- Official film Poster
- Directed by: Brian Lally
- Written by: Brian Lally
- Produced by: Brian Lally
- Starring: Lynette Callaghan Victor Burke
- Cinematography: Arthur Mulhern
- Music by: Karim Elmahmoudi
- Distributed by: Breaking Glass Pictures
- Release date: 10 July 2008 (Galway Film Festival);
- Running time: 112 minutes
- Country: Ireland
- Language: English

= 8.5 Hours =

2008 film

8.5 Hours is a 2008 Irish drama film written and directed by Brian Lally. The film follows one day in the lives of four Dublin software workers during the final months of Ireland's Celtic Tiger economic boom. The film stars Lynette Callaghan, Art Kearns, Victor Burke and Jonathan Byrne.

==Plot==
The film is set in 2007, shortly before the end of Ireland's Celtic Tiger period and follows four interconnected narratives centred on Rachel, Eoin, Frank and Tony. Their lives are linked as they all work together in the same office in a small Irish software company.

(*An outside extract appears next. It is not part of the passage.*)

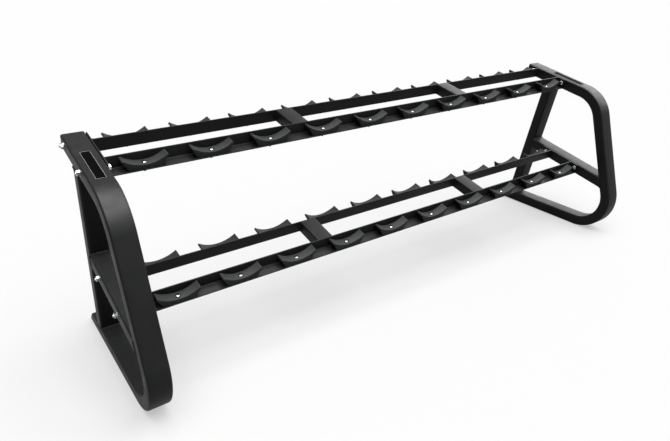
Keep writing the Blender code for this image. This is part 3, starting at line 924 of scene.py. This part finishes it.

Rachel, played by Lynette Callaghan, is an ambitious marketing executive who on turning 30 appears to panic about what she perceives as her lack of achievement at a time of great economic opportunity. She becomes obsessed with an overpriced apartment in Dublin's prestigious Ballsbridge area and after a bruising opening scene where her boyfriend ends their relationship because she had a drunken one night stand, Rachel is determined to buy the apartment on her own at whatever cost. All closing bids for the apartment must be in by the end of the day so for most of the film, Rachel is preoccupied with a race-against-time to raise her salary to get a mortgage she can not afford. As she runs out of time, she becomes increasingly desperate and irrational and ends up blackmailing her boss to give her an unreasonable pay rise.

Eoin, played by Victor Burke is a computer programmer who is about to marry his fiancée Lisa (played by Clodagh Reid). Initially he appears to be a very ordinary character who is becoming stressed about his impending marriage due to its spiraling costs as Lisa makes increasingly extravagant wedding arrangements. However, as this story unfolds, Eoin's character is revealed to have a history of bisexual encounters with other men. Simon, a handsome French man (played by French actor Frederic Ledoux) who seduced Eoin at a party the previous year, unexpectedly resurfaces and wants to meet Eoin that day for a coffee. The meeting with Simon puts Eoin on the spot as Simon confronts him about marrying and whether he prefers boys or girls.

Frank, played by Art Kearns is a senior computer programmer in the company. His story is revealed quite late in the film. For most of the early section, he appears to be a grumpy, angry character who has some issue with his wife, and away from the eyes of his fellow workers, vents his anger by smashing a computer printer to pieces with his bare hands. He does not communicate much with the other characters and most of his story is internal and revealed through flashbacks as he mulls over the past. Eventually, it is revealed that he is troubled over his wife's uncomfortable fondness with his best friend David (played by Brendan McCormack).

Tony, played by Jonathan Byrne is a fun-loving, cocaine-sniffing womaniser who casually shambles through his job in the software company. His story opens with a bawdy bedroom romp but as he can not even get the girl's name right, that soon ends in a row. Arriving late at work, Tony appears to be a happy-go-lucky type who never takes things too seriously. However, he is troubled by some strange, puzzling letters he has been receiving and after one is left at work, he visits a church to meet a bizarre old woman called Maggie (Geraldine Plunkett). She reveals that she is the mother of a girl he had an affair with the previous year who killed herself shortly afterwards. She accuses him of treating her badly. Tony denies the claims and storms off. For the rest of the day, Tony is deeply troubled by memories of not returning the girl's calls when she was clearly distressed and in the final scene of the film, Maggie shows up at his apartment to tell him a piece of very disturbing news.

== Cast ==
- Lynette Callaghan as Rachel.
- Art Kearns as Frank.
- Jonathan Byrne as Tony.
- Victor Burke as Eoin.
- Geraldine Plunkett as Maggie.
- Tom O'Sullivan as Martin.
- Gary Egan as Ian.

==Reception==
The critical response to 8.5 Hours was overwhelmingly negative. On its cinema release in Ireland, the film received a harsh review from The Irish Independent which appeared appalled by the film's depiction of the Dublin middle class behaving badly, and wrote that the film was "poisonous to the cause of Irish tourism".